At the same time, the very justices who are most interested in questions of federalism also are advocates for greater accommodation of religion in the public sphere. Justices Scalia, Thomas and Rehnquist will be left with the conundrum of deciding between strengthening states’ rights by siding with the state or finding for Davey and limiting what they see is a trend toward hindering religion in the public sphere.

The U.S. Supreme Court on Feb. 25, 2004, reversed the 9th Circuit ruling that the Promise Scholarship program violated Joshua Davey's free-exercise rights. In a 7-2 decision, the majority found that Washington state's constitutional prohibition against providing money for religion did not interfere with the federal free-exercise rights of individuals. Chief Justice Rehnquist's majority opinion used the concept of “play in the joints” between state and federal constitutional protections as a rationale. In response, Justice Scalia's dissent lambasted the majority for being unprincipled and ignoring precedent against targeted discrimination (a la Lukumi).


1 Justice Rothstein quoted Lyng v. Northwest Indian Cemetery Prot. Assoc., 485 U.S. 439 (1988): “The crucial word in the constitutional text is 'prohibit:' 'for the Free Exercise Clause is written in terms of what the government cannot do to the individual, not in terms of what the individual can exact from the government.'”

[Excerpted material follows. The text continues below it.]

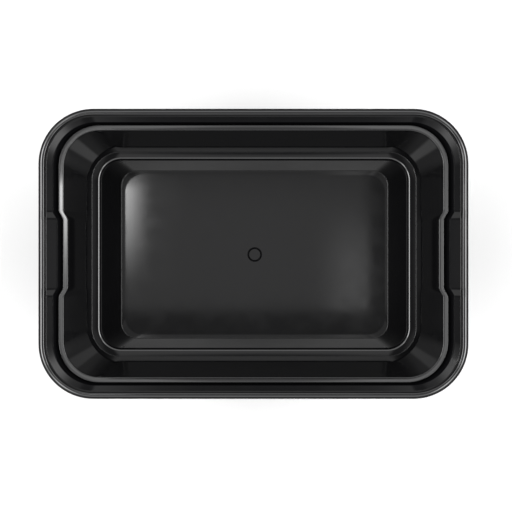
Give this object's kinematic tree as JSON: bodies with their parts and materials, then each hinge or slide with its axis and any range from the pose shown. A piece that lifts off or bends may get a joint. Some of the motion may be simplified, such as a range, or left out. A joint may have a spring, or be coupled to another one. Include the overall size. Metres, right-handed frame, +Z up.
{
  "type": "takeaway lunch box",
  "caption": "Open rectangular lunch box in glossy black plastic, with a stepped two-tier cavity, a skirted rim and a sealing groove for a lid.",
  "frame": {"origin": "middle of the foot, on the surface that the box stands on", "axes": "+X along the length, through the two notched ends; +Y across the width; +Z up, out of the open mouth"},
  "size_m": [0.175, 0.1182, 0.068],
  "materials": {
    "black_plastic": "glossy injection-moulded polypropylene"
  },
  "bodies": {
    "root": {"lunch_box": "black_plastic"}
  },
  "joints": []
}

2 Davey v. Locke, 2000 U.S. Dist. Lexis 22273, 19 (W. Dist. Wash.) (2000)
3 Davey v. Locke, 299 F.3d 748, 751 (2002)
4 Id. at 754
5 Id. at 757
6 Widmar v. Vincent, 454 U.S. 263 (1981)
7 Davey, 299 at 760
8 Zelman v. Simmons-Harris, 536 U.S. 639 (2002)
9 Zelman, 536 U.S. (2002)
10 Yet the Court is not always consistent in this area, having made several anti-states’ rights decisions, most notably the case of Bush v. Gore in 2000.